• DATA SHOWN:

^^^^^^^^

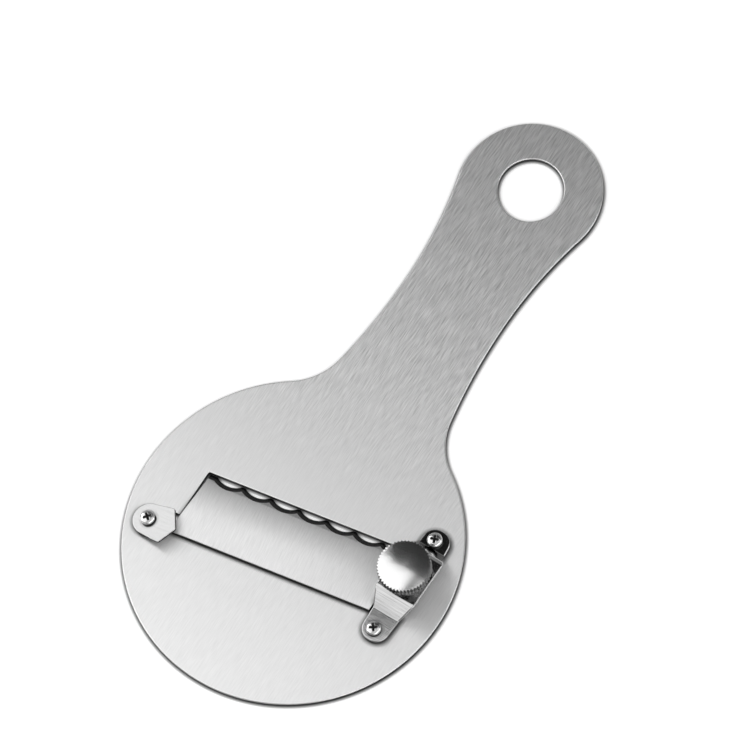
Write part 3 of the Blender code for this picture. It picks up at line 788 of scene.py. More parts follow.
@dataclass
class Finishes:
    """Every finish of the slicer."""

    plate: SteelFinish = BrushedFinish(
        Slot.BRUSHED,
        "brushed_plate_steel",
        shade=0.78,
        roughness=0.40,
        anisotropy=0.9,
        shade_spread=0.28,
        roughness_spread=0.04,
        streak_width=0.00017,
        streak_length=0.0042,
        groove=0.000002,
        nook_reach=0.0014,
        nook_power=2.4,
    )
    plate_edge: SteelFinish = SteelFinish(
        Slot.BRUSHED,
        "polished_edge_steel",
        shade=0.66,
        roughness=0.20,
        shade_spread=0.02,
        streak_length=0.004,
        nook_power=0.3,
    )
    # The walls' near-black grey is painted shade and painted dark reflection, not the steel's own colour.
    cut_wall: SteelFinish = SteelFinish(
        Slot.BRUSHED, "painted_dark_wall_steel", 0.05, 0.45, shade_spread=0.02, streak_length=0.001
    )
    blade: SteelFinish = GroundFinish(
        Slot.BLADE,
        "ground_blade_steel",
        shade=0.74,
        roughness=0.36,
        anisotropy=0.9,
        shade_spread=0.06,
        roughness_spread=0.08,
        streak_width=0.00016,
        streak_length=0.004,
        groove=0.000006,
    )
    # The bevel's near-black grey is a painted dark reflection, not the ground steel's own colour.
    bevel: SteelFinish = SteelFinish(
        Slot.BLADE, "painted_dark_bevel_steel", 0.06, 0.25, streak_width=0.0001, streak_length=0.0012
    )
    sheet: SteelFinish = SteelFinish(
        Slot.SHEET,
        "bright_sheet_steel",
        shade=0.47,
        roughness=0.05,
        shade_spread=0.08,
        roughness_spread=0.02,
        nook_reach=0.004,
        nook_power=1.6,
    )
    clip: SteelFinish = SteelFinish(Slot.SHEET, "clip_sheet_steel", 0.54, 0.11, roughness_spread=0.03)
    turned: SteelFinish = SteelFinish(
        Slot.TURNED,
        "turned_steel",
        shade=0.76,
        roughness=0.15,
        anisotropy=0.5,
        shade_spread=0.015,
        roughness_spread=0.02,
        streak_width=0.00012,
        streak_length=0.02,
        groove=0.0000005,
        nook_reach=0.005,
        nook_power=1.8,
    )
    # The tooth flanks' near-black grey is painted shade between the teeth.
    knurl: SteelFinish = SteelFinish(
        Slot.TURNED, "painted_shade_knurl_steel", 0.20, 0.16, streak_width=0.0001, streak_length=0.001
    )
    screw: SteelFinish = SteelFinish(
        Slot.SCREW, "screw_steel", 0.68, 0.20, streak_width=0.00015, streak_length=0.004
    )
    # The recess's near-black grey is painted shade in the cross recess.
    recess: SteelFinish = SteelFinish(
        Slot.SCREW, "painted_shade_recess_steel", 0.04, 0.35, streak_width=0.00015, streak_length=0.001
    )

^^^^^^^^

• SET EXERCISE: Looking at the material above, please copy exactly every line from its first line through the line containing "finish of the", with both ends included and nothing else.

• RIGHT ANSWER:
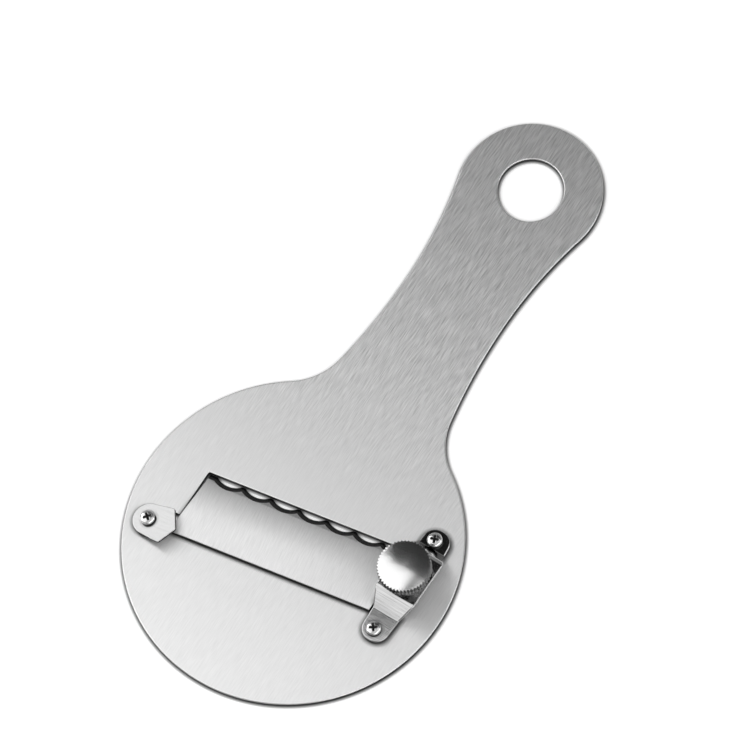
Write part 3 of the Blender code for this picture. It picks up at line 788 of scene.py. More parts follow.
@dataclass
class Finishes:
    """Every finish of the slicer."""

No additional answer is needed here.